▶ [INPUT RECORDS]:
* start *

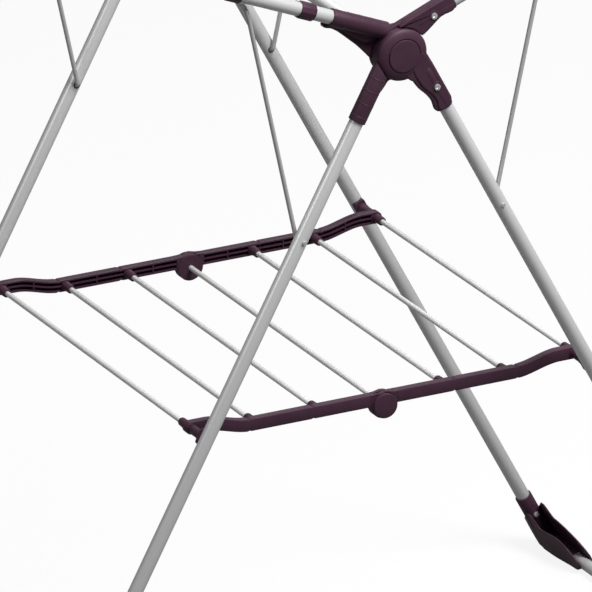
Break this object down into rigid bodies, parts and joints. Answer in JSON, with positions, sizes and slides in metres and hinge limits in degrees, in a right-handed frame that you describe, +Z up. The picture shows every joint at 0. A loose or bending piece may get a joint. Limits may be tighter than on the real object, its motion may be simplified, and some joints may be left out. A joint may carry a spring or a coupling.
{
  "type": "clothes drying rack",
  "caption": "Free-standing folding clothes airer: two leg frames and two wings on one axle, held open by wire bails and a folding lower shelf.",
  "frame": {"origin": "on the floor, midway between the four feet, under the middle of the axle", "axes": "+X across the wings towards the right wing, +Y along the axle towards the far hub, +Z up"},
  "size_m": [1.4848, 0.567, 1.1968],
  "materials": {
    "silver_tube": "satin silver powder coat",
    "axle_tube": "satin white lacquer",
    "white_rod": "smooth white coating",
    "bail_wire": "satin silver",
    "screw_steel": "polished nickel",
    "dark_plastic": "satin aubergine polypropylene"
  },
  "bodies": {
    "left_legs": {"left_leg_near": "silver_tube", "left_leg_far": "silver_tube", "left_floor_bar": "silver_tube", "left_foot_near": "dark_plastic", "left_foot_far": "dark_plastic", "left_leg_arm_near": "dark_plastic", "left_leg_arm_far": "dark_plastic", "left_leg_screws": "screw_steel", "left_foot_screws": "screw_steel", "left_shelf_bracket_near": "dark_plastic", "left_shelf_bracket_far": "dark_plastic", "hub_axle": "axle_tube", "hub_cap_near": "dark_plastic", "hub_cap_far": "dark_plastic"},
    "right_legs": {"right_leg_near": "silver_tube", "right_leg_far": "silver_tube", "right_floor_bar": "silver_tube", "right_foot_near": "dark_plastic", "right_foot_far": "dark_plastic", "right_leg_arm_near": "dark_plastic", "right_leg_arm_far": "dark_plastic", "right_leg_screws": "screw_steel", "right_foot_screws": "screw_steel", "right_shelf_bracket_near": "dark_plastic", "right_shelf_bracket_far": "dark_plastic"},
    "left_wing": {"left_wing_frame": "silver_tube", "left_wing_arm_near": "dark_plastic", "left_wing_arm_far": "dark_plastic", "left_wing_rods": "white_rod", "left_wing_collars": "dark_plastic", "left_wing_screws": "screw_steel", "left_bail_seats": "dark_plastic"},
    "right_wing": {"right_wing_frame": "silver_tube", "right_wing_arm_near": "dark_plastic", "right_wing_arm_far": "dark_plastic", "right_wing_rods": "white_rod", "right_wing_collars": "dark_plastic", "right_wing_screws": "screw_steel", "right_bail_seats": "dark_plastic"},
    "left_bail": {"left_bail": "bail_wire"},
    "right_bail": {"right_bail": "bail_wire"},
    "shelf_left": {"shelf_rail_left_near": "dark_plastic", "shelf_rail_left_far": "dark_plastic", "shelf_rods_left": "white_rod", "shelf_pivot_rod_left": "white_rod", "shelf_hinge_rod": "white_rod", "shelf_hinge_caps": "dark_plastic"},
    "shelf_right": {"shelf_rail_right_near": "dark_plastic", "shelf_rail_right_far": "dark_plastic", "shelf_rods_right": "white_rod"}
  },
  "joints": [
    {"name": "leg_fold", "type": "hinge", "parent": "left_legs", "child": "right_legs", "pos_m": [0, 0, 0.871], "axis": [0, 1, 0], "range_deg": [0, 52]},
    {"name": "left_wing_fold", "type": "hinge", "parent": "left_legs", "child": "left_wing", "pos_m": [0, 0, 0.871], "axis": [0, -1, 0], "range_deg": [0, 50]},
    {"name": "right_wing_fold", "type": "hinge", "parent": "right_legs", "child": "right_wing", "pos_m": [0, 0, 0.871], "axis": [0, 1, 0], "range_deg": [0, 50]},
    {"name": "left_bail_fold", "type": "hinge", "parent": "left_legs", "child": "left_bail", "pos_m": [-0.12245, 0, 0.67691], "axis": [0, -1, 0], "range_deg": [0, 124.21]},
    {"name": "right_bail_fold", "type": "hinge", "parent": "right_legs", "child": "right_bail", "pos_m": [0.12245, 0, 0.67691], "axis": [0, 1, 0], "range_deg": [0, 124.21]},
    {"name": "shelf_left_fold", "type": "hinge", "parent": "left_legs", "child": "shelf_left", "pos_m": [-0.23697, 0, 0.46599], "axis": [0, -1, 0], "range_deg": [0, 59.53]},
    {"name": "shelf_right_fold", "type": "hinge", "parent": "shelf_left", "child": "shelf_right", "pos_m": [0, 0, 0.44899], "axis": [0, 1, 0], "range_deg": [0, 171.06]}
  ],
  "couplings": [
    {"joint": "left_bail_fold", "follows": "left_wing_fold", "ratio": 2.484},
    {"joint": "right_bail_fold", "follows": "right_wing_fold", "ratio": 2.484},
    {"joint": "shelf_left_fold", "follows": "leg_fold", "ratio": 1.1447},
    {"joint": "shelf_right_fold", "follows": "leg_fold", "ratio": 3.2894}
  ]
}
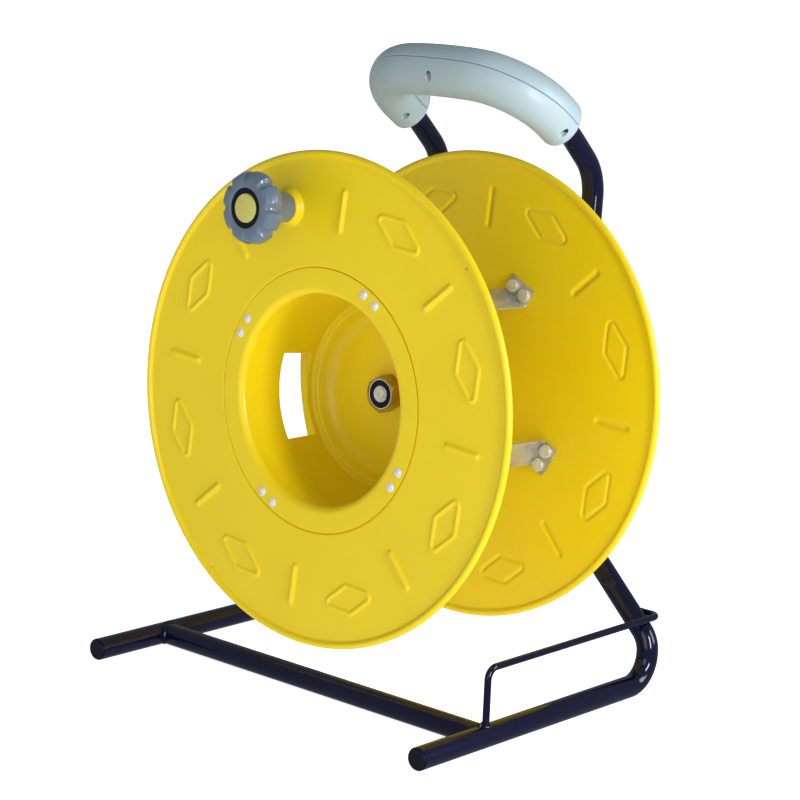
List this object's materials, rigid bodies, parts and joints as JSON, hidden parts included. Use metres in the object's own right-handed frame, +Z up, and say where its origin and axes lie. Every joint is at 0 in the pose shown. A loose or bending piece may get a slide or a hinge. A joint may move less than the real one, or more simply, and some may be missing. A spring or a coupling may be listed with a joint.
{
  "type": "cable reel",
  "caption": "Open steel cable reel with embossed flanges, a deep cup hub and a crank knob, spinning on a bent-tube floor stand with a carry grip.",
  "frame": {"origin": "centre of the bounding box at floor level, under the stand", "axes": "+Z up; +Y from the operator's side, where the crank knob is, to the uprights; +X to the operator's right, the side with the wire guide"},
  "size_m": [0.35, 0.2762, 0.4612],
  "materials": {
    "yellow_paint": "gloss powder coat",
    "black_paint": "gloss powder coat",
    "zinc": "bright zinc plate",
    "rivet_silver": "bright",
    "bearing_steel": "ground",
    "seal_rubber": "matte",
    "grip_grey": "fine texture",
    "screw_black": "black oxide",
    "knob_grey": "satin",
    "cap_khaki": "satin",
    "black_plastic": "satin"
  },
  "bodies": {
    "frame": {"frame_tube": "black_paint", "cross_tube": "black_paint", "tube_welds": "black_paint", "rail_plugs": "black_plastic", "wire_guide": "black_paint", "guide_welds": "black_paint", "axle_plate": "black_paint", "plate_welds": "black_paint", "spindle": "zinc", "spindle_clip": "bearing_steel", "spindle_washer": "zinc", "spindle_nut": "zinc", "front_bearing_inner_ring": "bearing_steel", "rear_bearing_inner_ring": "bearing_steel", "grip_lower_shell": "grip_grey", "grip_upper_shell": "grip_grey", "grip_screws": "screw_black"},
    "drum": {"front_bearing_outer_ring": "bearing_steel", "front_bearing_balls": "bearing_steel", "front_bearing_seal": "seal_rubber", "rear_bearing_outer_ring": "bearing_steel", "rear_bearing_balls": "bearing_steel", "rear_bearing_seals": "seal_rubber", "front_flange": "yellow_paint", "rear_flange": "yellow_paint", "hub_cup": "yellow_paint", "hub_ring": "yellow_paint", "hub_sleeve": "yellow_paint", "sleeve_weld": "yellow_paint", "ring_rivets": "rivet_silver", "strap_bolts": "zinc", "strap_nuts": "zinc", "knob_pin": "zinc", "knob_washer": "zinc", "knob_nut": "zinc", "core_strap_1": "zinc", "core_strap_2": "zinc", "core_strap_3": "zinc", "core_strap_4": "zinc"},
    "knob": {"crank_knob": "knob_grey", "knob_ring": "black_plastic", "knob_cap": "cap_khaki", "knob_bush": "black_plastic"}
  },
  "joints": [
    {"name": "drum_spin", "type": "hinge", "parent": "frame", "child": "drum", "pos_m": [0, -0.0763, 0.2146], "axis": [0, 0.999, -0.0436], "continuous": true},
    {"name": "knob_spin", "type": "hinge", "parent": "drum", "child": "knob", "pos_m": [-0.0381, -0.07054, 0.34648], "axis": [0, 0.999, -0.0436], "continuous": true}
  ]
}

* end *

▶ [TASK DESCRIPTION]: Exactly as shown, repeat every record.

▶ [OUTPUT FOR THIS TASK]:
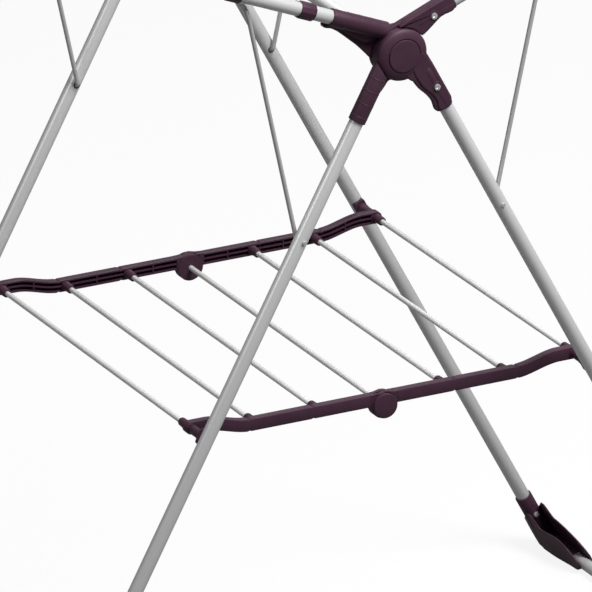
Break this object down into rigid bodies, parts and joints. Answer in JSON, with positions, sizes and slides in metres and hinge limits in degrees, in a right-handed frame that you describe, +Z up. The picture shows every joint at 0. A loose or bending piece may get a joint. Limits may be tighter than on the real object, its motion may be simplified, and some joints may be left out. A joint may carry a spring or a coupling.
{
  "type": "clothes drying rack",
  "caption": "Free-standing folding clothes airer: two leg frames and two wings on one axle, held open by wire bails and a folding lower shelf.",
  "frame": {"origin": "on the floor, midway between the four feet, under the middle of the axle", "axes": "+X across the wings towards the right wing, +Y along the axle towards the far hub, +Z up"},
  "size_m": [1.4848, 0.567, 1.1968],
  "materials": {
    "silver_tube": "satin silver powder coat",
    "axle_tube": "satin white lacquer",
    "white_rod": "smooth white coating",
    "bail_wire": "satin silver",
    "screw_steel": "polished nickel",
    "dark_plastic": "satin aubergine polypropylene"
  },
  "bodies": {
    "left_legs": {"left_leg_near": "silver_tube", "left_leg_far": "silver_tube", "left_floor_bar": "silver_tube", "left_foot_near": "dark_plastic", "left_foot_far": "dark_plastic", "left_leg_arm_near": "dark_plastic", "left_leg_arm_far": "dark_plastic", "left_leg_screws": "screw_steel", "left_foot_screws": "screw_steel", "left_shelf_bracket_near": "dark_plastic", "left_shelf_bracket_far": "dark_plastic", "hub_axle": "axle_tube", "hub_cap_near": "dark_plastic", "hub_cap_far": "dark_plastic"},
    "right_legs": {"right_leg_near": "silver_tube", "right_leg_far": "silver_tube", "right_floor_bar": "silver_tube", "right_foot_near": "dark_plastic", "right_foot_far": "dark_plastic", "right_leg_arm_near": "dark_plastic", "right_leg_arm_far": "dark_plastic", "right_leg_screws": "screw_steel", "right_foot_screws": "screw_steel", "right_shelf_bracket_near": "dark_plastic", "right_shelf_bracket_far": "dark_plastic"},
    "left_wing": {"left_wing_frame": "silver_tube", "left_wing_arm_near": "dark_plastic", "left_wing_arm_far": "dark_plastic", "left_wing_rods": "white_rod", "left_wing_collars": "dark_plastic", "left_wing_screws": "screw_steel", "left_bail_seats": "dark_plastic"},
    "right_wing": {"right_wing_frame": "silver_tube", "right_wing_arm_near": "dark_plastic", "right_wing_arm_far": "dark_plastic", "right_wing_rods": "white_rod", "right_wing_collars": "dark_plastic", "right_wing_screws": "screw_steel", "right_bail_seats": "dark_plastic"},
    "left_bail": {"left_bail": "bail_wire"},
    "right_bail": {"right_bail": "bail_wire"},
    "shelf_left": {"shelf_rail_left_near": "dark_plastic", "shelf_rail_left_far": "dark_plastic", "shelf_rods_left": "white_rod", "shelf_pivot_rod_left": "white_rod", "shelf_hinge_rod": "white_rod", "shelf_hinge_caps": "dark_plastic"},
    "shelf_right": {"shelf_rail_right_near": "dark_plastic", "shelf_rail_right_far": "dark_plastic", "shelf_rods_right": "white_rod"}
  },
  "joints": [
    {"name": "leg_fold", "type": "hinge", "parent": "left_legs", "child": "right_legs", "pos_m": [0, 0, 0.871], "axis": [0, 1, 0], "range_deg": [0, 52]},
    {"name": "left_wing_fold", "type": "hinge", "parent": "left_legs", "child": "left_wing", "pos_m": [0, 0, 0.871], "axis": [0, -1, 0], "range_deg": [0, 50]},
    {"name": "right_wing_fold", "type": "hinge", "parent": "right_legs", "child": "right_wing", "pos_m": [0, 0, 0.871], "axis": [0, 1, 0], "range_deg": [0, 50]},
    {"name": "left_bail_fold", "type": "hinge", "parent": "left_legs", "child": "left_bail", "pos_m": [-0.12245, 0, 0.67691], "axis": [0, -1, 0], "range_deg": [0, 124.21]},
    {"name": "right_bail_fold", "type": "hinge", "parent": "right_legs", "child": "right_bail", "pos_m": [0.12245, 0, 0.67691], "axis": [0, 1, 0], "range_deg": [0, 124.21]},
    {"name": "shelf_left_fold", "type": "hinge", "parent": "left_legs", "child": "shelf_left", "pos_m": [-0.23697, 0, 0.46599], "axis": [0, -1, 0], "range_deg": [0, 59.53]},
    {"name": "shelf_right_fold", "type": "hinge", "parent": "shelf_left", "child": "shelf_right", "pos_m": [0, 0, 0.44899], "axis": [0, 1, 0], "range_deg": [0, 171.06]}
  ],
  "couplings": [
    {"joint": "left_bail_fold", "follows": "left_wing_fold", "ratio": 2.484},
    {"joint": "right_bail_fold", "follows": "right_wing_fold", "ratio": 2.484},
    {"joint": "shelf_left_fold", "follows": "leg_fold", "ratio": 1.1447},
    {"joint": "shelf_right_fold", "follows": "leg_fold", "ratio": 3.2894}
  ]
}
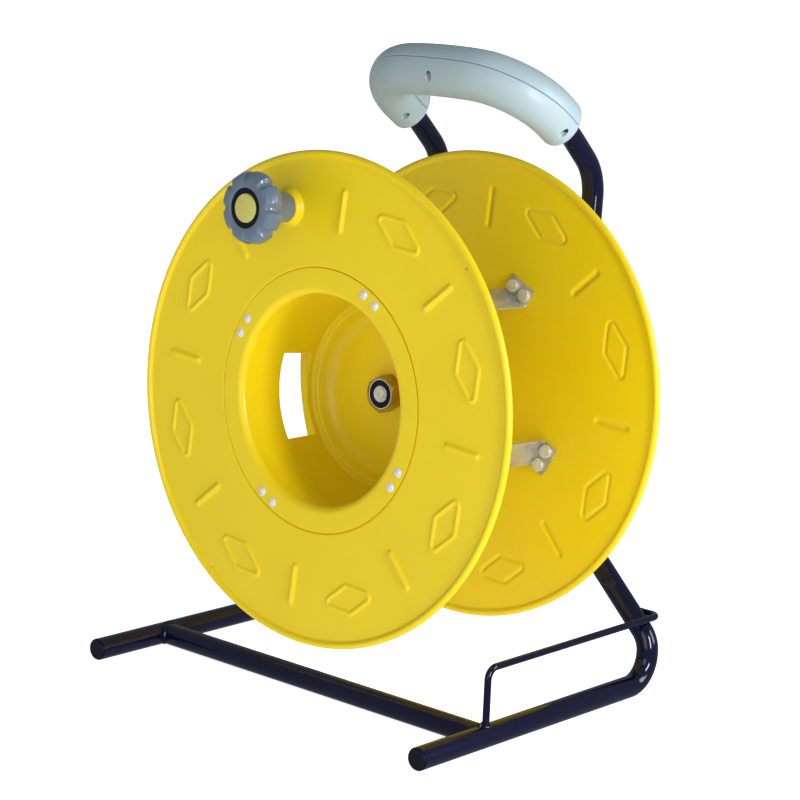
List this object's materials, rigid bodies, parts and joints as JSON, hidden parts included. Use metres in the object's own right-handed frame, +Z up, and say where its origin and axes lie. Every joint is at 0 in the pose shown. A loose or bending piece may get a slide or a hinge. A joint may move less than the real one, or more simply, and some may be missing. A spring or a coupling may be listed with a joint.
{
  "type": "cable reel",
  "caption": "Open steel cable reel with embossed flanges, a deep cup hub and a crank knob, spinning on a bent-tube floor stand with a carry grip.",
  "frame": {"origin": "centre of the bounding box at floor level, under the stand", "axes": "+Z up; +Y from the operator's side, where the crank knob is, to the uprights; +X to the operator's right, the side with the wire guide"},
  "size_m": [0.35, 0.2762, 0.4612],
  "materials": {
    "yellow_paint": "gloss powder coat",
    "black_paint": "gloss powder coat",
    "zinc": "bright zinc plate",
    "rivet_silver": "bright",
    "bearing_steel": "ground",
    "seal_rubber": "matte",
    "grip_grey": "fine texture",
    "screw_black": "black oxide",
    "knob_grey": "satin",
    "cap_khaki": "satin",
    "black_plastic": "satin"
  },
  "bodies": {
    "frame": {"frame_tube": "black_paint", "cross_tube": "black_paint", "tube_welds": "black_paint", "rail_plugs": "black_plastic", "wire_guide": "black_paint", "guide_welds": "black_paint", "axle_plate": "black_paint", "plate_welds": "black_paint", "spindle": "zinc", "spindle_clip": "bearing_steel", "spindle_washer": "zinc", "spindle_nut": "zinc", "front_bearing_inner_ring": "bearing_steel", "rear_bearing_inner_ring": "bearing_steel", "grip_lower_shell": "grip_grey", "grip_upper_shell": "grip_grey", "grip_screws": "screw_black"},
    "drum": {"front_bearing_outer_ring": "bearing_steel", "front_bearing_balls": "bearing_steel", "front_bearing_seal": "seal_rubber", "rear_bearing_outer_ring": "bearing_steel", "rear_bearing_balls": "bearing_steel", "rear_bearing_seals": "seal_rubber", "front_flange": "yellow_paint", "rear_flange": "yellow_paint", "hub_cup": "yellow_paint", "hub_ring": "yellow_paint", "hub_sleeve": "yellow_paint", "sleeve_weld": "yellow_paint", "ring_rivets": "rivet_silver", "strap_bolts": "zinc", "strap_nuts": "zinc", "knob_pin": "zinc", "knob_washer": "zinc", "knob_nut": "zinc", "core_strap_1": "zinc", "core_strap_2": "zinc", "core_strap_3": "zinc", "core_strap_4": "zinc"},
    "knob": {"crank_knob": "knob_grey", "knob_ring": "black_plastic", "knob_cap": "cap_khaki", "knob_bush": "black_plastic"}
  },
  "joints": [
    {"name": "drum_spin", "type": "hinge", "parent": "frame", "child": "drum", "pos_m": [0, -0.0763, 0.2146], "axis": [0, 0.999, -0.0436], "continuous": true},
    {"name": "knob_spin", "type": "hinge", "parent": "drum", "child": "knob", "pos_m": [-0.0381, -0.07054, 0.34648], "axis": [0, 0.999, -0.0436], "continuous": true}
  ]
}